Transcribe, exactly as they appear, the line that contains "for name, make", the line that contains "cad_parts[node].hide_render = cad_parts[node].hide_viewport", and every line in between, and nothing else.
-.-.-
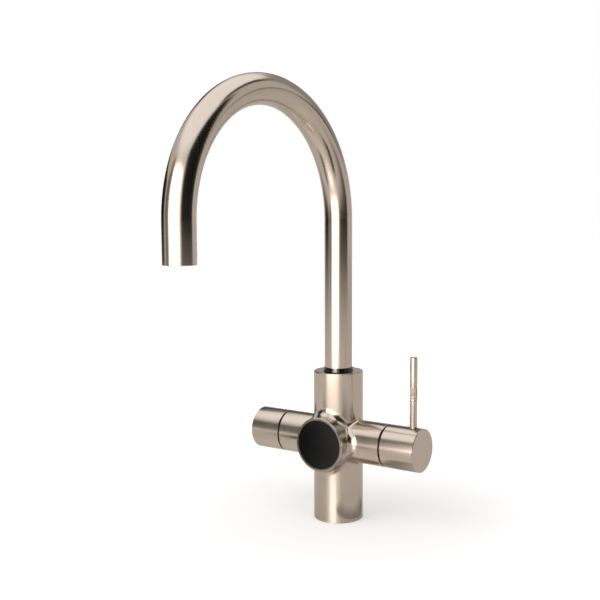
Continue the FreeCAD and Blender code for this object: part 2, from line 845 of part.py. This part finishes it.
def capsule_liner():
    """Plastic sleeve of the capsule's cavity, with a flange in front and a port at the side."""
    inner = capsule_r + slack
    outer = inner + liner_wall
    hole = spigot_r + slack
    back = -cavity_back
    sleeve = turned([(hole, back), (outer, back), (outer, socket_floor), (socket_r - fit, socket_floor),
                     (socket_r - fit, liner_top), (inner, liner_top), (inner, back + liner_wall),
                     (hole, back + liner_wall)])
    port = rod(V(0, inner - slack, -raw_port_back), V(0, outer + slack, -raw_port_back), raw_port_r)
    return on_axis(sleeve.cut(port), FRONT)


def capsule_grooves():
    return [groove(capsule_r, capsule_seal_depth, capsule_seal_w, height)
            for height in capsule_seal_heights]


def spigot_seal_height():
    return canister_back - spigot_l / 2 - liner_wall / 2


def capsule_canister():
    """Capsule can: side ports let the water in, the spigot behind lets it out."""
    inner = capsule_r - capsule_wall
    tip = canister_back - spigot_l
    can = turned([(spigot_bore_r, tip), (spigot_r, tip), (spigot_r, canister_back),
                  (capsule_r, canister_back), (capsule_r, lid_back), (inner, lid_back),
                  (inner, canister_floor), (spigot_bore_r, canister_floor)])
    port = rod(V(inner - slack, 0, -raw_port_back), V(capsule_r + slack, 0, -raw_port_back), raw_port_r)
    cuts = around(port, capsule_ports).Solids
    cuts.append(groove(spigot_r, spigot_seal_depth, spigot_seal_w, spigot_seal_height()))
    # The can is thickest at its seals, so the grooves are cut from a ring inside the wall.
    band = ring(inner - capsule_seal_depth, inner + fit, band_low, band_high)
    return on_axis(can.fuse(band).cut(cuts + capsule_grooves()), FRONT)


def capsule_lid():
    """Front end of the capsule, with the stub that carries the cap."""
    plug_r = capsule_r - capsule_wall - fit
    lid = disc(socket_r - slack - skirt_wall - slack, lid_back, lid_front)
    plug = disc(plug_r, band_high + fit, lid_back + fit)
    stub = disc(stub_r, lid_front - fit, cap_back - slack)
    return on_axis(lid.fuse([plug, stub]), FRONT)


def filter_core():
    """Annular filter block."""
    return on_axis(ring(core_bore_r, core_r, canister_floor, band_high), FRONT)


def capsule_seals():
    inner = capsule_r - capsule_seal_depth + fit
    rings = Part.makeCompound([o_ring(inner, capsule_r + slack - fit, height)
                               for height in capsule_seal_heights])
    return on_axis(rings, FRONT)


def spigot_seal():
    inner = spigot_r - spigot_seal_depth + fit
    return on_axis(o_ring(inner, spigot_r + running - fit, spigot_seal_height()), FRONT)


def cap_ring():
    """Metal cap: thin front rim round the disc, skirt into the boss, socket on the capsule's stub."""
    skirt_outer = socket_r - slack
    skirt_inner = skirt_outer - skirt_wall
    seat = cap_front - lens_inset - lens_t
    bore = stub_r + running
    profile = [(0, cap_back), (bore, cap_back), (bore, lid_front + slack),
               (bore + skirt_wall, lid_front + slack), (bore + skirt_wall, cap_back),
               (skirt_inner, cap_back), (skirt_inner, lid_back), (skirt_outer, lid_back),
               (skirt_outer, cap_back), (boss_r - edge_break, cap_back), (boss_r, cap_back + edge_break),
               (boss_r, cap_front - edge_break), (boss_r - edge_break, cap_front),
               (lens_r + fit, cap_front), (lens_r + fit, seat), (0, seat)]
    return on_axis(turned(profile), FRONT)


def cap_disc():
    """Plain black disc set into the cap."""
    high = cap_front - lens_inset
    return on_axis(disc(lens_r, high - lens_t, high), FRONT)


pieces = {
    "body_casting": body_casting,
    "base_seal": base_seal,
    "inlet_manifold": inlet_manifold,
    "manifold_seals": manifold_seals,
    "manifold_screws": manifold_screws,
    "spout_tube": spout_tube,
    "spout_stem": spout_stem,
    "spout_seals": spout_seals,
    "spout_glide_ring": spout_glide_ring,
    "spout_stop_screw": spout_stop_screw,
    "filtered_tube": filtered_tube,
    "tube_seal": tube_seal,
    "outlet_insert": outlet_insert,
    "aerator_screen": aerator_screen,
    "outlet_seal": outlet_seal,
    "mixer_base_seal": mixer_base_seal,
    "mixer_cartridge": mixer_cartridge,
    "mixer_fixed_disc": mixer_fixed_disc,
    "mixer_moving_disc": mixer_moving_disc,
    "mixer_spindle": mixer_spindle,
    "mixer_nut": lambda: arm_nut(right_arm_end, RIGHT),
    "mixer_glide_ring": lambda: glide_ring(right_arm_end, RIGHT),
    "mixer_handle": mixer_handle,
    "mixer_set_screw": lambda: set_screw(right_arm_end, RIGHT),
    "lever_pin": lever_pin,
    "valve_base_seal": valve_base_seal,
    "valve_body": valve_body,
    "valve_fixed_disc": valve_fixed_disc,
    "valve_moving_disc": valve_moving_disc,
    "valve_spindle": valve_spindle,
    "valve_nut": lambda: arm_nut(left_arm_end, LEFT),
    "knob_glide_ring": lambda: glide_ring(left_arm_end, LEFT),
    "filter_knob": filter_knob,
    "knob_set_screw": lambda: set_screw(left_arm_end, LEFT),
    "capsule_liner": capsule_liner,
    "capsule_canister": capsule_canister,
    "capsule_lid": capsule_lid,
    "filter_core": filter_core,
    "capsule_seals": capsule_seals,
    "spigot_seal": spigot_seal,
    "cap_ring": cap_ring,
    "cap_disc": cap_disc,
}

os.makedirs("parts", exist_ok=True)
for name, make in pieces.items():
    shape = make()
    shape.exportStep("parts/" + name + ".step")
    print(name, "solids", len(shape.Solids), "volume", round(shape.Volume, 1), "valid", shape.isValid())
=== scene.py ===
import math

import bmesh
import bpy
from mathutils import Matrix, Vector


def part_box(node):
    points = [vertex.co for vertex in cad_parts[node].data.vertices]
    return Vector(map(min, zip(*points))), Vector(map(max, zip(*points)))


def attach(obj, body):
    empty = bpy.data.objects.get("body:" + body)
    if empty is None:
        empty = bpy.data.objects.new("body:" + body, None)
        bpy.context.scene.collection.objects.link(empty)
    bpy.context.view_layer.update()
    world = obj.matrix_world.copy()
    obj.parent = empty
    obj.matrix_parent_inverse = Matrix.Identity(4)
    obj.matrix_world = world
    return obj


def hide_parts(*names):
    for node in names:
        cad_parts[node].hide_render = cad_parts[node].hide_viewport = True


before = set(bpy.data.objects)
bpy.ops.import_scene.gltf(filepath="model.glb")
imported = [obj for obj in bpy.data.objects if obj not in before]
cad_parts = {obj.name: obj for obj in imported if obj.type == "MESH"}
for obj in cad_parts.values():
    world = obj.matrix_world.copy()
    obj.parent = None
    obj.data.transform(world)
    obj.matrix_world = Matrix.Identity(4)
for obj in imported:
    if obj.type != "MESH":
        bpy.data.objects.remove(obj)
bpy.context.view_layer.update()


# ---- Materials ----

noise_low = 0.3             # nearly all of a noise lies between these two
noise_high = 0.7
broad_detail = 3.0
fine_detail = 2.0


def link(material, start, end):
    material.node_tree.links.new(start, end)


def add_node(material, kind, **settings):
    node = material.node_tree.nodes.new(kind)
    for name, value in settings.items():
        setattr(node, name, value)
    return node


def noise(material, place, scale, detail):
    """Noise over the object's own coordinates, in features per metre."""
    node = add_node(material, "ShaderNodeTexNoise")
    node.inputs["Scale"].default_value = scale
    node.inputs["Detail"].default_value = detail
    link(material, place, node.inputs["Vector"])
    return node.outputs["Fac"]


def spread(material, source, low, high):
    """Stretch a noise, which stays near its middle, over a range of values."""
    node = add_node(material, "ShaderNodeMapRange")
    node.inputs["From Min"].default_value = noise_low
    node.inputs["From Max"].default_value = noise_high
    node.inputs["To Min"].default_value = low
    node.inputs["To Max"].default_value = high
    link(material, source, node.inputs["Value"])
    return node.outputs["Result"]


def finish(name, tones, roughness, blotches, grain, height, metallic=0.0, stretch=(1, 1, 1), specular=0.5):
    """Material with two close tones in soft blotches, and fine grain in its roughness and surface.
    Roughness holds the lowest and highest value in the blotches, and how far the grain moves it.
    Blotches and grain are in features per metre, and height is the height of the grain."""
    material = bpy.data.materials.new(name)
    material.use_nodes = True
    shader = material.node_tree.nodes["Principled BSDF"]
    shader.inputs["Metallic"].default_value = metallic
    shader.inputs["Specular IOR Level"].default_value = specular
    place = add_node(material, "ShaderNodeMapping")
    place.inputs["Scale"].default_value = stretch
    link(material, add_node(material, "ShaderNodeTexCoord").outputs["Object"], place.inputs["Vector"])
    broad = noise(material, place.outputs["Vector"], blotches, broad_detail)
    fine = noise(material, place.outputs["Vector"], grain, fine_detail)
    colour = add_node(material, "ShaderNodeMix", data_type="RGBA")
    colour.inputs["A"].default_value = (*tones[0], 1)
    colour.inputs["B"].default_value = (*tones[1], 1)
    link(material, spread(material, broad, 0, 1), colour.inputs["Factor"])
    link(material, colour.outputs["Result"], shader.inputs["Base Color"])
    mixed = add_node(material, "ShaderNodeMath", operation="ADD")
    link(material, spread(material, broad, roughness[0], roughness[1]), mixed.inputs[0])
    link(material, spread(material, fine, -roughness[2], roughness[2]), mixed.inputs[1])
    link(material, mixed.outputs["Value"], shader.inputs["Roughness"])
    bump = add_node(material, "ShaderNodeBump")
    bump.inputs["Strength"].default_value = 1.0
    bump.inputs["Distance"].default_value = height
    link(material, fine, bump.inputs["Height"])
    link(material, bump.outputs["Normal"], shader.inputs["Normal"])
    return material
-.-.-
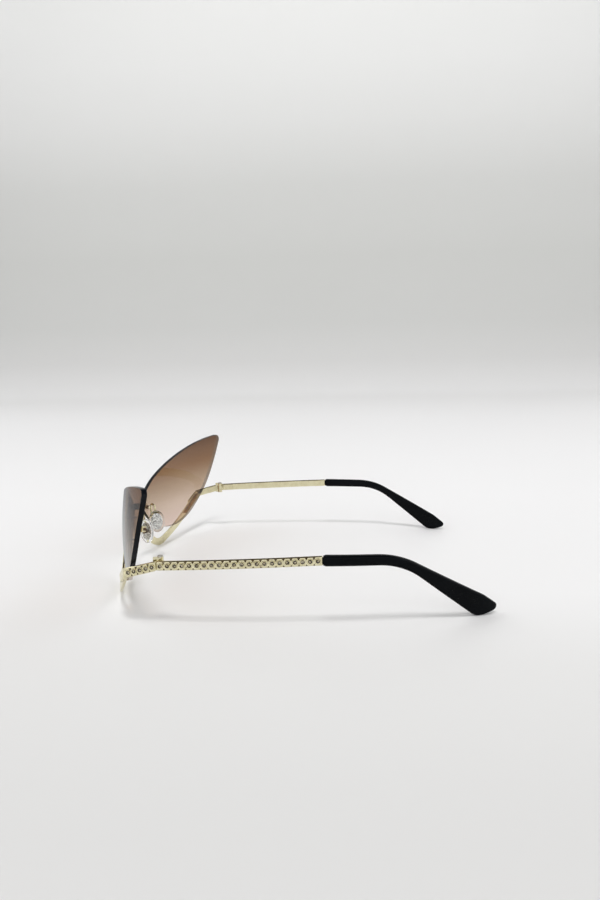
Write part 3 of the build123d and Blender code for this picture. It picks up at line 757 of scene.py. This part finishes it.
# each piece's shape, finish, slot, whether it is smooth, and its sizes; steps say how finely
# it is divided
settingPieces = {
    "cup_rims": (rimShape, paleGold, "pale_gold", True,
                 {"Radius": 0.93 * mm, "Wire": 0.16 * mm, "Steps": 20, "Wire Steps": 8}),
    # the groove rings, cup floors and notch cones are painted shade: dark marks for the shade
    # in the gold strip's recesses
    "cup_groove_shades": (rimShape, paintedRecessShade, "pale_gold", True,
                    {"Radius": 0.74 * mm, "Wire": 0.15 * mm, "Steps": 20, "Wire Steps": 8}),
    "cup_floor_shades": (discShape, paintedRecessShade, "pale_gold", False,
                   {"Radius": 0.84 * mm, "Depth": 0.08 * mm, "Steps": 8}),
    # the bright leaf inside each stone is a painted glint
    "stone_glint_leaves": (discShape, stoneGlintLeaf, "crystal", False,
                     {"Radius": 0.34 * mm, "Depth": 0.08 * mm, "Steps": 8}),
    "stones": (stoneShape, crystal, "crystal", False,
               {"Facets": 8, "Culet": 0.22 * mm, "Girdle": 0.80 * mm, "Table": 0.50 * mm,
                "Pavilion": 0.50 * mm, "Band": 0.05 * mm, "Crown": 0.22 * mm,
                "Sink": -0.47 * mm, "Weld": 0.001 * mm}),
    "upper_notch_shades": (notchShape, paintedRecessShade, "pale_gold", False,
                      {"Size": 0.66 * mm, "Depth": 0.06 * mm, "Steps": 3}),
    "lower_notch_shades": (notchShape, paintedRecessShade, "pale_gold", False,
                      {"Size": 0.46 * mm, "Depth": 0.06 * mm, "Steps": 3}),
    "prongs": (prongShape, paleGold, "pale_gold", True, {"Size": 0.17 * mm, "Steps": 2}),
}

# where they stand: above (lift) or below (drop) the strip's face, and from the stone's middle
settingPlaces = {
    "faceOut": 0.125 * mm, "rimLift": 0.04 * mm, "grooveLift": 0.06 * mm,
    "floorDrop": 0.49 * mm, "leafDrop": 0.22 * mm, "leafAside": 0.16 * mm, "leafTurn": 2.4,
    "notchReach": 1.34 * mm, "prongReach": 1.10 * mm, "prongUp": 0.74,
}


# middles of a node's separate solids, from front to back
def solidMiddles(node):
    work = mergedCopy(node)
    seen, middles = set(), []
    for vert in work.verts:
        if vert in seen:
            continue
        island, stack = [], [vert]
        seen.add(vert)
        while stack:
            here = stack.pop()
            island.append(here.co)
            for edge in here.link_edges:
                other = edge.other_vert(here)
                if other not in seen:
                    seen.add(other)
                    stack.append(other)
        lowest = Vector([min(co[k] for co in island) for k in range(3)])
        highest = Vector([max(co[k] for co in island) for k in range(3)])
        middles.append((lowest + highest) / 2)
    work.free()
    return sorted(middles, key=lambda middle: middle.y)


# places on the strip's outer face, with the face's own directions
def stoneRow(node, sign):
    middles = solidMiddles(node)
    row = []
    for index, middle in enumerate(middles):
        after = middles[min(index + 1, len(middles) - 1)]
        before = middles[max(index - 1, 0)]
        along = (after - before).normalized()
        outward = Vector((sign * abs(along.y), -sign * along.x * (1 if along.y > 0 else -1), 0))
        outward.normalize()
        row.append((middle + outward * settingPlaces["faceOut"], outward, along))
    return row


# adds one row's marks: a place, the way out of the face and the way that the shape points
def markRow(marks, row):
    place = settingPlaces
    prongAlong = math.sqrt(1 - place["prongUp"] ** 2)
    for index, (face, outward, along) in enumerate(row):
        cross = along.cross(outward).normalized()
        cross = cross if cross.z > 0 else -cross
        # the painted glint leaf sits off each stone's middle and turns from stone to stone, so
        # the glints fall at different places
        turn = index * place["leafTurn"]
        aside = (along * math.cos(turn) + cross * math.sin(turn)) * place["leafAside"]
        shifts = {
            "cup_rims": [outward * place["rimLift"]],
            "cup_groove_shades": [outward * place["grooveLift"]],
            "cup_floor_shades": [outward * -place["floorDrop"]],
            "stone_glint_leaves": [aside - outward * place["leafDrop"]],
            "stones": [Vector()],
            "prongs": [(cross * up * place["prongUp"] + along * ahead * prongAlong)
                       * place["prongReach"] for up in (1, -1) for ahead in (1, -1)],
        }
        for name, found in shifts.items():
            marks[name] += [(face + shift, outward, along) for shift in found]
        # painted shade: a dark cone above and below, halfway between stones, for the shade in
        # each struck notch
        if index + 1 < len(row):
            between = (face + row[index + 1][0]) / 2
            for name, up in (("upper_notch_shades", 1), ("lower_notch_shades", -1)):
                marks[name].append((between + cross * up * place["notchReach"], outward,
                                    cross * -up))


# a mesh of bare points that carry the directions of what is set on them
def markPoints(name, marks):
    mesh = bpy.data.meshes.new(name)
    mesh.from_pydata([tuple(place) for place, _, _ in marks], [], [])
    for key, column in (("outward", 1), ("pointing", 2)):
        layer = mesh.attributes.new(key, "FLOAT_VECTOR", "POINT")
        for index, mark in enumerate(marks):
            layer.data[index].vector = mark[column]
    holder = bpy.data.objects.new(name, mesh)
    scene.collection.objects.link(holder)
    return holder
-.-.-
**ANSWER TO THE EXERCISE**:
for name, make in pieces.items():
    shape = make()
    shape.exportStep("parts/" + name + ".step")
    print(name, "solids", len(shape.Solids), "volume", round(shape.Volume, 1), "valid", shape.isValid())
=== scene.py ===
import math

import bmesh
import bpy
from mathutils import Matrix, Vector


def part_box(node):
    points = [vertex.co for vertex in cad_parts[node].data.vertices]
    return Vector(map(min, zip(*points))), Vector(map(max, zip(*points)))


def attach(obj, body):
    empty = bpy.data.objects.get("body:" + body)
    if empty is None:
        empty = bpy.data.objects.new("body:" + body, None)
        bpy.context.scene.collection.objects.link(empty)
    bpy.context.view_layer.update()
    world = obj.matrix_world.copy()
    obj.parent = empty
    obj.matrix_parent_inverse = Matrix.Identity(4)
    obj.matrix_world = world
    return obj


def hide_parts(*names):
    for node in names:
        cad_parts[node].hide_render = cad_parts[node].hide_viewport = True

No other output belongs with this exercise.